## Start Record excerpts

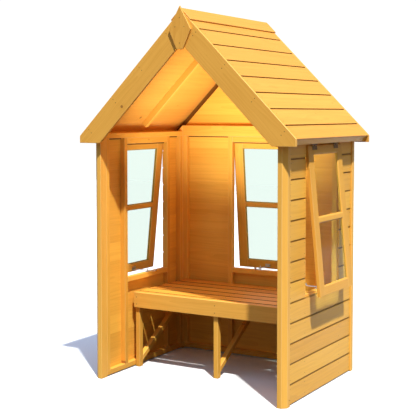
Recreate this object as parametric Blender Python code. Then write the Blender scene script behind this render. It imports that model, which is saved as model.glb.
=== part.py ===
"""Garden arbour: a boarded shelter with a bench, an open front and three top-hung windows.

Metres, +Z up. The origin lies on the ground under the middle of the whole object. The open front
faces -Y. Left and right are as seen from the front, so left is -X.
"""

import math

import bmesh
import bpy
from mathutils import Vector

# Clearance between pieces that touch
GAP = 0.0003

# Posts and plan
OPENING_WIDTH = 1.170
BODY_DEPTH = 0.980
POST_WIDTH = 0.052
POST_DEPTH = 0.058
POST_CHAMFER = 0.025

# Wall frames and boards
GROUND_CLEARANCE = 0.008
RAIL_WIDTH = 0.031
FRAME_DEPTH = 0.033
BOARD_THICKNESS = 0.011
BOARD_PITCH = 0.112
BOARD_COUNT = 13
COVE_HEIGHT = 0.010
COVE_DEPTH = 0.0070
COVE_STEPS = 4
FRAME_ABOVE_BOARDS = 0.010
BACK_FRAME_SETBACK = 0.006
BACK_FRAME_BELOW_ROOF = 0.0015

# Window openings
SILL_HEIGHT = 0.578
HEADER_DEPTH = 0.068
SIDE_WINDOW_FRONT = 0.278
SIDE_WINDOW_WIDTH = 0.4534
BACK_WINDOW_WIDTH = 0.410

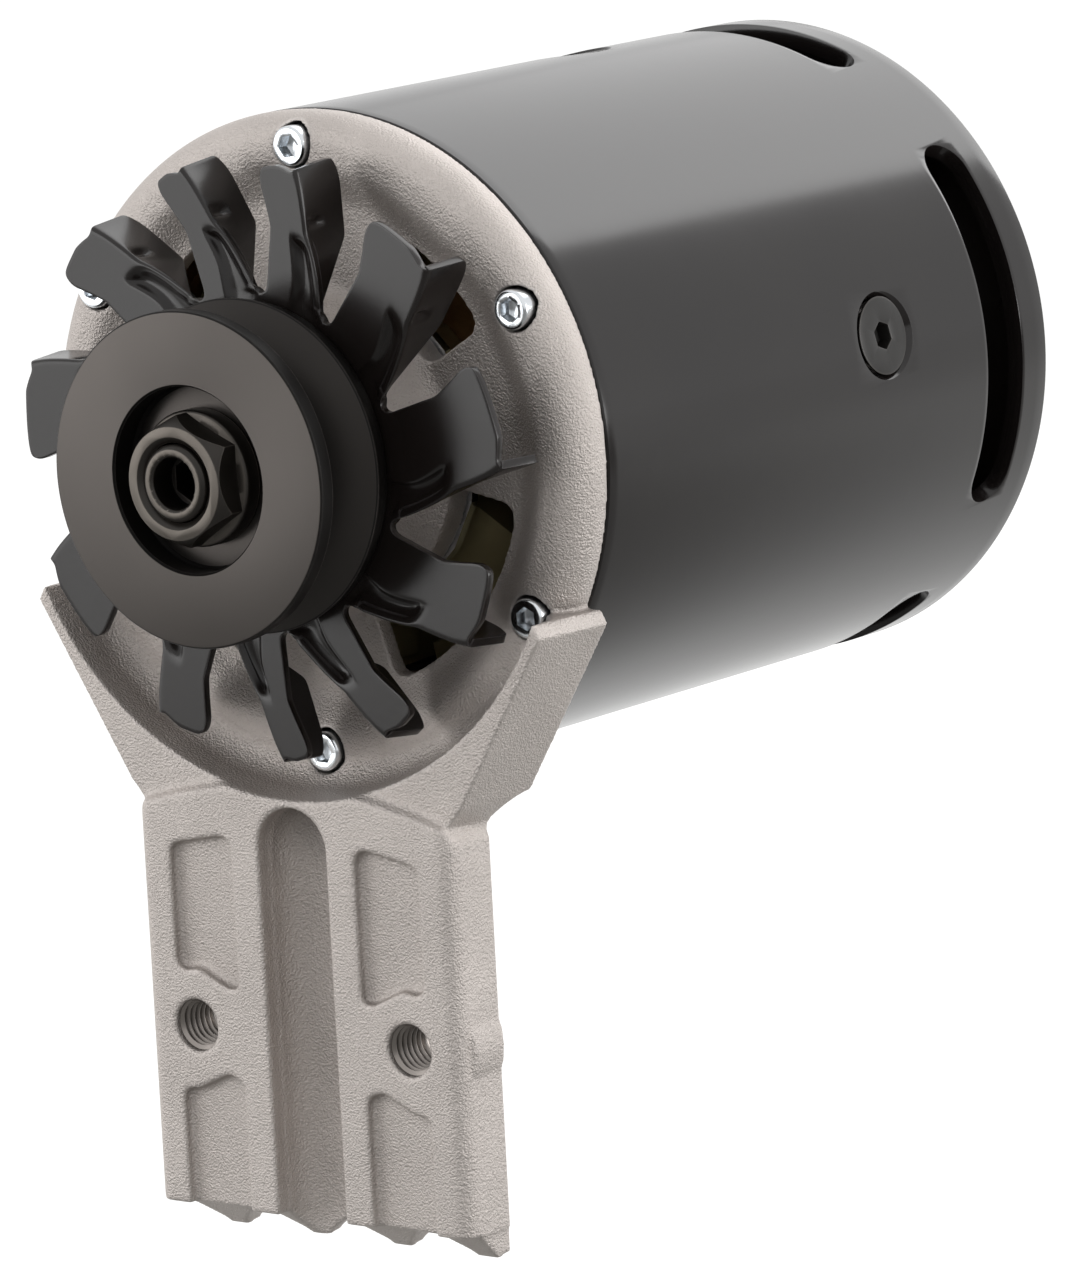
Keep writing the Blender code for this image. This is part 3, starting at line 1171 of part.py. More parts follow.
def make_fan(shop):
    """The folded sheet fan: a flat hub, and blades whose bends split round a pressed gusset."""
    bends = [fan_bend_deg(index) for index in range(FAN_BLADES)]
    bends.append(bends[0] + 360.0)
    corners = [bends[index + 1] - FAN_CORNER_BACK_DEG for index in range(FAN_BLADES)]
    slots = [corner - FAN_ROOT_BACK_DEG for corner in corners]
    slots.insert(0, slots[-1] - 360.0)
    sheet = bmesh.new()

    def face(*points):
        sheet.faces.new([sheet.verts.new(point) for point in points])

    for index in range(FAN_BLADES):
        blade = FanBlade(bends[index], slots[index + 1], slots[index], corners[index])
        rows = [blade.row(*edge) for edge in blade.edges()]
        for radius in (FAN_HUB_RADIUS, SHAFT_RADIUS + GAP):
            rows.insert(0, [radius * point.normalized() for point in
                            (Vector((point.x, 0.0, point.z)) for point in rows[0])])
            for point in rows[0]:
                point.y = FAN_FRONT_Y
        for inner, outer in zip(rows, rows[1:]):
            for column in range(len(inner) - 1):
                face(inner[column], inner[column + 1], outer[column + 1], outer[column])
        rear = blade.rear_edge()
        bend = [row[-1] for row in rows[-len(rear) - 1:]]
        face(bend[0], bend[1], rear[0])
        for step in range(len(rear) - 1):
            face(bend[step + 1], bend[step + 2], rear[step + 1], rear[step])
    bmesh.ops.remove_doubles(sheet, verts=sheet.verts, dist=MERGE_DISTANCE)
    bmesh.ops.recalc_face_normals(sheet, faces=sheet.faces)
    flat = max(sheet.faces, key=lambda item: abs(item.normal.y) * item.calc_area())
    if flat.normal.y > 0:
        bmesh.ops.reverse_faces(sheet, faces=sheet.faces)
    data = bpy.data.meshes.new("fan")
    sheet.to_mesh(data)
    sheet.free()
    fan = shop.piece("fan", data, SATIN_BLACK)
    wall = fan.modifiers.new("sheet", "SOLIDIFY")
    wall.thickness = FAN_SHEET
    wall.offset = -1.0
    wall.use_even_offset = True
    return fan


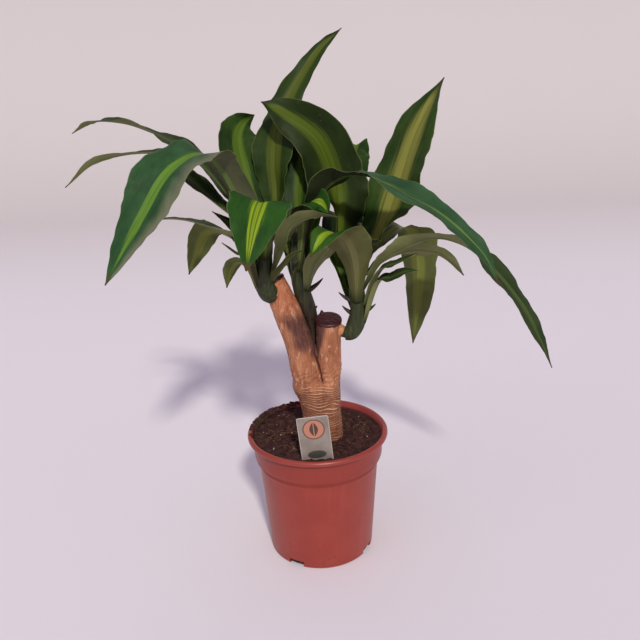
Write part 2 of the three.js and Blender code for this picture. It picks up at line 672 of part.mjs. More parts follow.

## End Record excerpts

Direction
Extract all lines of the records above that include "part".

Result
=== part.py ===
Keep writing the Blender code for this image. This is part 3, starting at line 1171 of part.py. More parts follow.
Write part 2 of the three.js and Blender code for this picture. It picks up at line 672 of part.mjs. More parts follow.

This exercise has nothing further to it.